◆ Do this ◆
The data below needs to be returned exactly, line for line.

◆ Data ◆
----

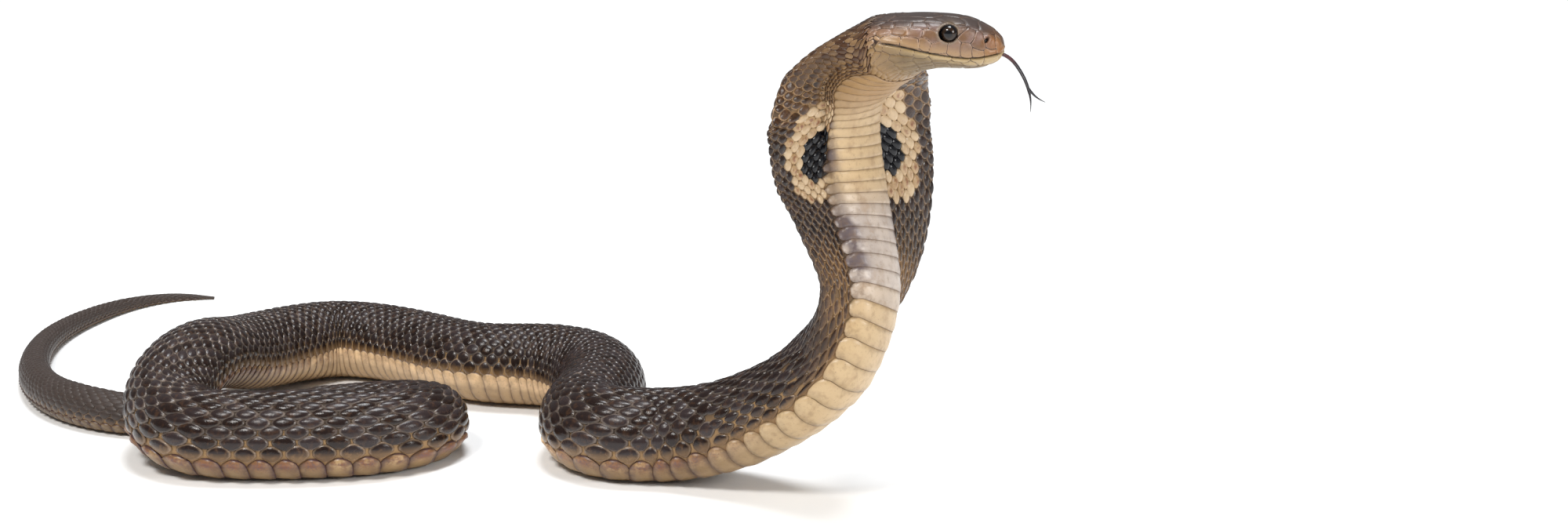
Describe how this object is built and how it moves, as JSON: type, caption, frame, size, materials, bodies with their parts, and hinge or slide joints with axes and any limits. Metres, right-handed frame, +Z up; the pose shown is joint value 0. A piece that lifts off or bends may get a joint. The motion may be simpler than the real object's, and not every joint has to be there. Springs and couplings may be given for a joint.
{
  "type": "indian cobra",
  "caption": "Life-size snake model lying in coils on the floor with its forebody raised, its hood spread and its forked tongue out.",
  "frame": {"origin": "under the middle of the animal's bounding box, at floor level", "axes": "+Z up; +X the way the head points, along the longest side of the coils; +Y away from the viewer of the picture, towards the back of the coils"},
  "size_m": [0.4652, 0.3731, 0.1976],
  "materials": {
    "body_skin": "glossy overlapping scales, dark brown-black above with tan skin between, yellowish cream belly scutes",
    "hood_skin": "glossy scales set apart on stretched tan skin, cream belly scutes",
    "tail_skin": "small matt grey-brown scales",
    "head_skin": "smooth glossy shields, brown above and cream-yellow on the lips",
    "jaw_skin": "smooth cream shields",
    "eye": "wet black eye with a round pupil",
    "tongue": "moist black tongue with a purple-brown sheen"
  },
  "bodies": {
    "root": {"tail_tip": "tail_skin", "tail_curl": "tail_skin", "tail_base": "tail_skin", "hind_body": "body_skin", "hind_bend": "body_skin", "front_run": "body_skin", "coil_left_front": "body_skin", "coil_left_back": "body_skin", "coil_back_corner": "body_skin", "back_run": "body_skin", "right_bend": "body_skin", "near_bend": "body_skin", "fore_body": "body_skin", "neck": "body_skin", "hood_lower": "hood_skin", "hood_upper": "hood_skin", "head": "head_skin", "lower_jaw": "jaw_skin", "eye_right": "eye", "eye_left": "eye", "tongue": "tongue"}
  },
  "joints": []
}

----

◆ Response below ◆
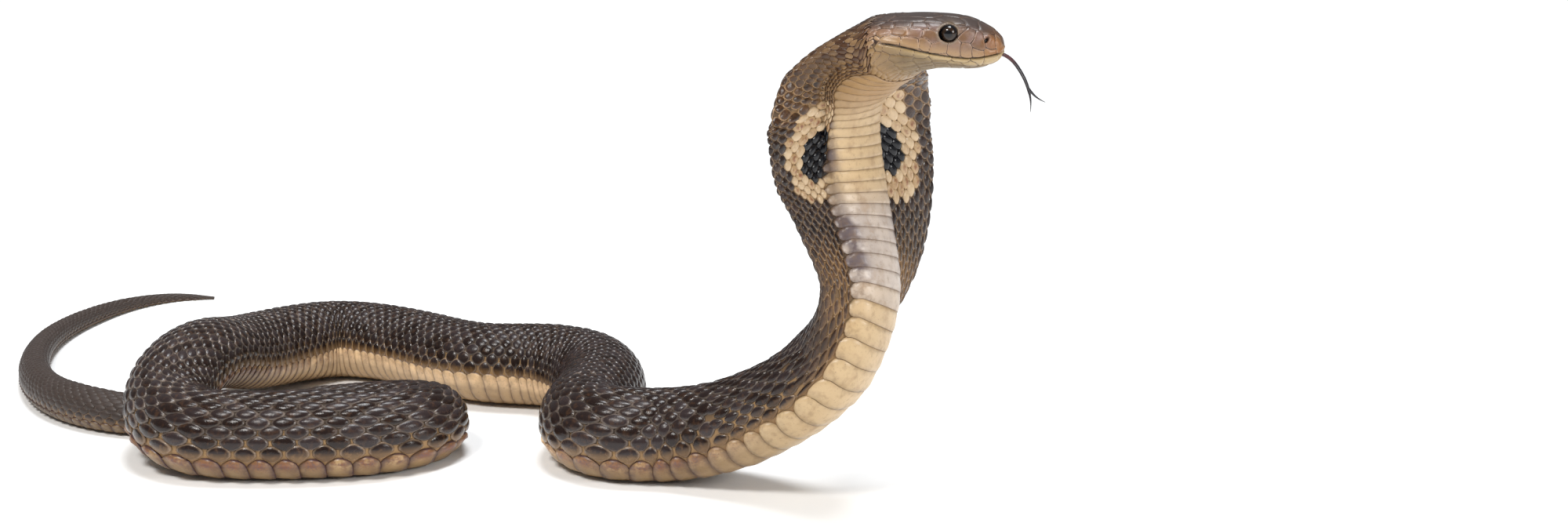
Describe how this object is built and how it moves, as JSON: type, caption, frame, size, materials, bodies with their parts, and hinge or slide joints with axes and any limits. Metres, right-handed frame, +Z up; the pose shown is joint value 0. A piece that lifts off or bends may get a joint. The motion may be simpler than the real object's, and not every joint has to be there. Springs and couplings may be given for a joint.
{
  "type": "indian cobra",
  "caption": "Life-size snake model lying in coils on the floor with its forebody raised, its hood spread and its forked tongue out.",
  "frame": {"origin": "under the middle of the animal's bounding box, at floor level", "axes": "+Z up; +X the way the head points, along the longest side of the coils; +Y away from the viewer of the picture, towards the back of the coils"},
  "size_m": [0.4652, 0.3731, 0.1976],
  "materials": {
    "body_skin": "glossy overlapping scales, dark brown-black above with tan skin between, yellowish cream belly scutes",
    "hood_skin": "glossy scales set apart on stretched tan skin, cream belly scutes",
    "tail_skin": "small matt grey-brown scales",
    "head_skin": "smooth glossy shields, brown above and cream-yellow on the lips",
    "jaw_skin": "smooth cream shields",
    "eye": "wet black eye with a round pupil",
    "tongue": "moist black tongue with a purple-brown sheen"
  },
  "bodies": {
    "root": {"tail_tip": "tail_skin", "tail_curl": "tail_skin", "tail_base": "tail_skin", "hind_body": "body_skin", "hind_bend": "body_skin", "front_run": "body_skin", "coil_left_front": "body_skin", "coil_left_back": "body_skin", "coil_back_corner": "body_skin", "back_run": "body_skin", "right_bend": "body_skin", "near_bend": "body_skin", "fore_body": "body_skin", "neck": "body_skin", "hood_lower": "hood_skin", "hood_upper": "hood_skin", "head": "head_skin", "lower_jaw": "jaw_skin", "eye_right": "eye", "eye_left": "eye", "tongue": "tongue"}
  },
  "joints": []
}